August 19, 2004

Grandmother tongue, or the tale of Gonya  

Incredibly, Will Baude writes a post about his head to head Scrabble match with my grandmother (unless by some freak chance there's another elderly lady named Gonya on the Indianapolis Scrabble scene). The story has the ring of truth, although I will say her English is better than he suggests -- she's been in the country since the early 50s, and while the thick Filipino accent remains and her hearing is deteriorating (from age, not immigration), she's certainly communicative! Maybe Will's charm just isn't so evident in person...

At any rate, there's obviously a challenge to be made here, in defense of the family honor! Baude can name the time and place of his choosing, and we'll settle this once and for all (but I must warn him that confidentally and the like will be promptly challenged).

I do agree, btw, with Will's point about how native speaker status affects a Scrabbler's prospects. If a non-native can take advantage of grammatical rules to genereate new possibilities, isn't a native speaker positioned to do so more accurately? We can spend all day cherry picking examples of words that will seem strange to a native speaker, but that doesn't change the fact that the native has a leg up on both grammar and vocab.

Of course, it's not dispositive; my grandmother still kicks ass, most of the time!

Comments
barrett  {August 19, 2004}

Will this be on closed-circuit or pay-per-view?

Lenka  {August 19, 2004}

Interesting! I'd love to be a fly on the wall...

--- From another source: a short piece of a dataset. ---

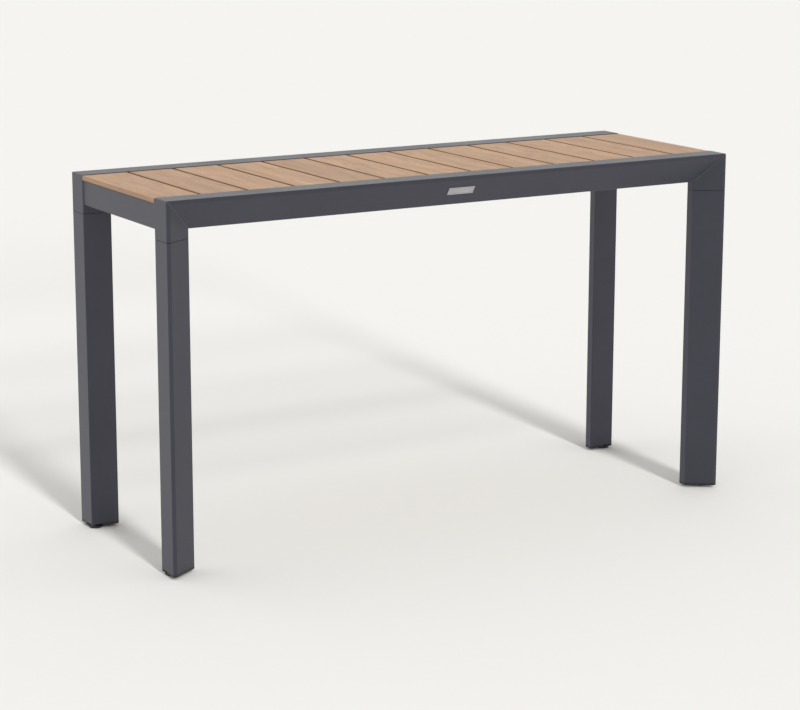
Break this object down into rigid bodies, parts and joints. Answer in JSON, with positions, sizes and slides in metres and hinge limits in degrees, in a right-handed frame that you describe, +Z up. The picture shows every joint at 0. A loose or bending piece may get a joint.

Until she moved to New Jersey this May, we used to play Scrabble™ on a French-language board with our friend Ghisléne, a journalist from Haiti - not a native English speaker, but very fluent. She and her siblings used this board to play, but frequently used both French and English words in the same game.

She kicked our English-speaking asses about half the time!

My question is - although our game was conducted in English, do you know if the letter frequency distribution is different in foreign-language Scrabble games? Would this work to the disadvantage of English-language players accustomed to the letter frequencies on an American Scrabble set?

Haggai  {August 19, 2004}

Two players enter, one player leaves...maybe we could get a whole Scrabble Thunderdome thing going.

Will Baude  {August 19, 2004}

Bring it on.

barrett  {August 20, 2004}

This is an opportunity for a great blow-by-blow blogging of a game. We need pictures of the board turn by turn and of the letter racks. Commentary could be taken at the time or after the game to describe the play by play.

What? It would be exciting for word geeks.

Nicholas Tam  {August 20, 2004}

Exciting for word geeks? Sure would. As a matter of fact, a tournament player I know set up a database for exactly that - play-by-play game logging with the option for people to add open commentary on every move, every position. It hasn't seen a whole lot of use, but the interface is there, and it is worth a look.

In any case, I'm looking forward to your matchup and subject it to rigorous over-analysis. Computerized 3-ply simulations, anyone?

Jackie  {August 25, 2004}

I agree about our grandmother's kick-ass scrabble playing, and I definitely think Will was exaggerating about her English speaking skills (or lack-there-of). In fact, I think because of her accent and her difficulty hearing, people underestimate her a lot on the scrabble scene. I remember when my aunt took her to play scrabble in Maryland with a scrabble squad she'd never met before, and the first question that the leader of the group asked my aunt was "fine, but, um, does your mother speak English?"

Yes, but she could easily beat you at the Tagalog version of Scrabble as well.

Sue  {August 4, 2006}

I've played her before and she's kicked my ass! Haven't seen her in over a year, hope she's doing well.